> Aim of the exercise
Give back, exactly as written, the lines from the beginning of the listing through the one that contains "rim_edge_r = 0.3; // [0.1:0.05:0.45]".

> Provided data
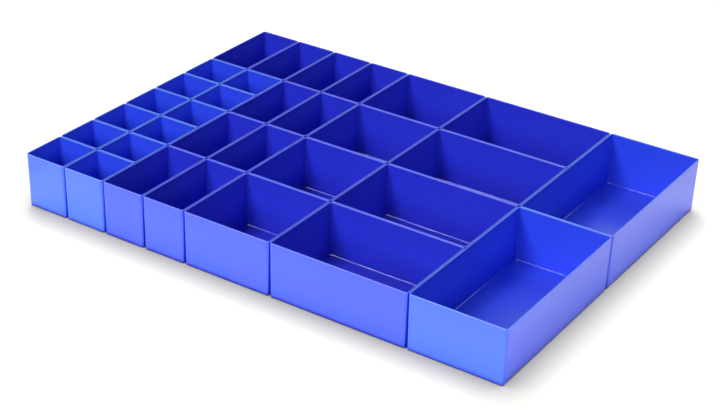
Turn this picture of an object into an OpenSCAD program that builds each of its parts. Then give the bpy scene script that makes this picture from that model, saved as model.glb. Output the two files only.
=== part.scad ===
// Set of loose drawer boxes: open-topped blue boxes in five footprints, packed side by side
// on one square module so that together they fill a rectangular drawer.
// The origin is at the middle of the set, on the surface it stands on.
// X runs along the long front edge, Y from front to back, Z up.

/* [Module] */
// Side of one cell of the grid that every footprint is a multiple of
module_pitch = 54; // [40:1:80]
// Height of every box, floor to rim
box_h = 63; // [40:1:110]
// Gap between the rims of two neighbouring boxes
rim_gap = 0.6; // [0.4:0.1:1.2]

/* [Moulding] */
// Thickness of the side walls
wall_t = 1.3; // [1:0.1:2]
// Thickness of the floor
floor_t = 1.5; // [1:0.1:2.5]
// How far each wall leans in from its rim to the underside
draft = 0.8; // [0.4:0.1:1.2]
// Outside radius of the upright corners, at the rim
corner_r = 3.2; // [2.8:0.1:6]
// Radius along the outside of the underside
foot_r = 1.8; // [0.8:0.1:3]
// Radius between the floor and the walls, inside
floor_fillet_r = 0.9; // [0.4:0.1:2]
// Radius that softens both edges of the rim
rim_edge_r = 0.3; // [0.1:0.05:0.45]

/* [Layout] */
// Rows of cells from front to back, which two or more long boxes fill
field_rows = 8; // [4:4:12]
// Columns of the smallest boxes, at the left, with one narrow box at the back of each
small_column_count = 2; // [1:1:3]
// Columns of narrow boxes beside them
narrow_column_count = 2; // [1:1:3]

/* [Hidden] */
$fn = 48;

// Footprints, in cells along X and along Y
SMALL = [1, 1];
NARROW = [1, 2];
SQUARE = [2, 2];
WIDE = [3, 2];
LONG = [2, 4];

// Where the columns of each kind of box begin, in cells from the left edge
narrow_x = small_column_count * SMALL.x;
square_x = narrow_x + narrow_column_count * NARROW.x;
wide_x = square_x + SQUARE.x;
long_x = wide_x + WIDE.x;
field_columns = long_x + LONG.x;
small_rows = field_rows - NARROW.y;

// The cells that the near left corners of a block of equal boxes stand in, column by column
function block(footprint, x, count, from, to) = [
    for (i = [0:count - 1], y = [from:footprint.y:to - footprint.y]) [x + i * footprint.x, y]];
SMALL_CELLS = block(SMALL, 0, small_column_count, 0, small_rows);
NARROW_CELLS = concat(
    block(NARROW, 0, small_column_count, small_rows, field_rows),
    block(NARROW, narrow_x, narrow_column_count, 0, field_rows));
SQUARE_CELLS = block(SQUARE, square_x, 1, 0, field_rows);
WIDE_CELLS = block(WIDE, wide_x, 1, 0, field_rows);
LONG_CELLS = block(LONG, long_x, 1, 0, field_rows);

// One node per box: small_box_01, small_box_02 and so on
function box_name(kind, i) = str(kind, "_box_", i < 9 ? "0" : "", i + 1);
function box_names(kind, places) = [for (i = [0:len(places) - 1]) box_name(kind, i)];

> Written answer
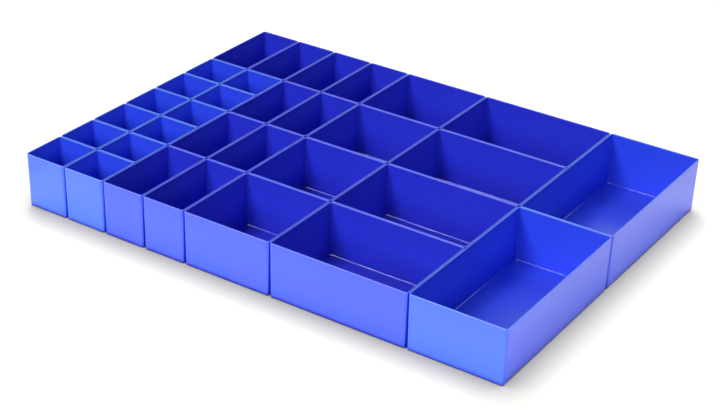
Turn this picture of an object into an OpenSCAD program that builds each of its parts. Then give the bpy scene script that makes this picture from that model, saved as model.glb. Output the two files only.
=== part.scad ===
// Set of loose drawer boxes: open-topped blue boxes in five footprints, packed side by side
// on one square module so that together they fill a rectangular drawer.
// The origin is at the middle of the set, on the surface it stands on.
// X runs along the long front edge, Y from front to back, Z up.

/* [Module] */
// Side of one cell of the grid that every footprint is a multiple of
module_pitch = 54; // [40:1:80]
// Height of every box, floor to rim
box_h = 63; // [40:1:110]
// Gap between the rims of two neighbouring boxes
rim_gap = 0.6; // [0.4:0.1:1.2]

/* [Moulding] */
// Thickness of the side walls
wall_t = 1.3; // [1:0.1:2]
// Thickness of the floor
floor_t = 1.5; // [1:0.1:2.5]
// How far each wall leans in from its rim to the underside
draft = 0.8; // [0.4:0.1:1.2]
// Outside radius of the upright corners, at the rim
corner_r = 3.2; // [2.8:0.1:6]
// Radius along the outside of the underside
foot_r = 1.8; // [0.8:0.1:3]
// Radius between the floor and the walls, inside
floor_fillet_r = 0.9; // [0.4:0.1:2]
// Radius that softens both edges of the rim
rim_edge_r = 0.3; // [0.1:0.05:0.45]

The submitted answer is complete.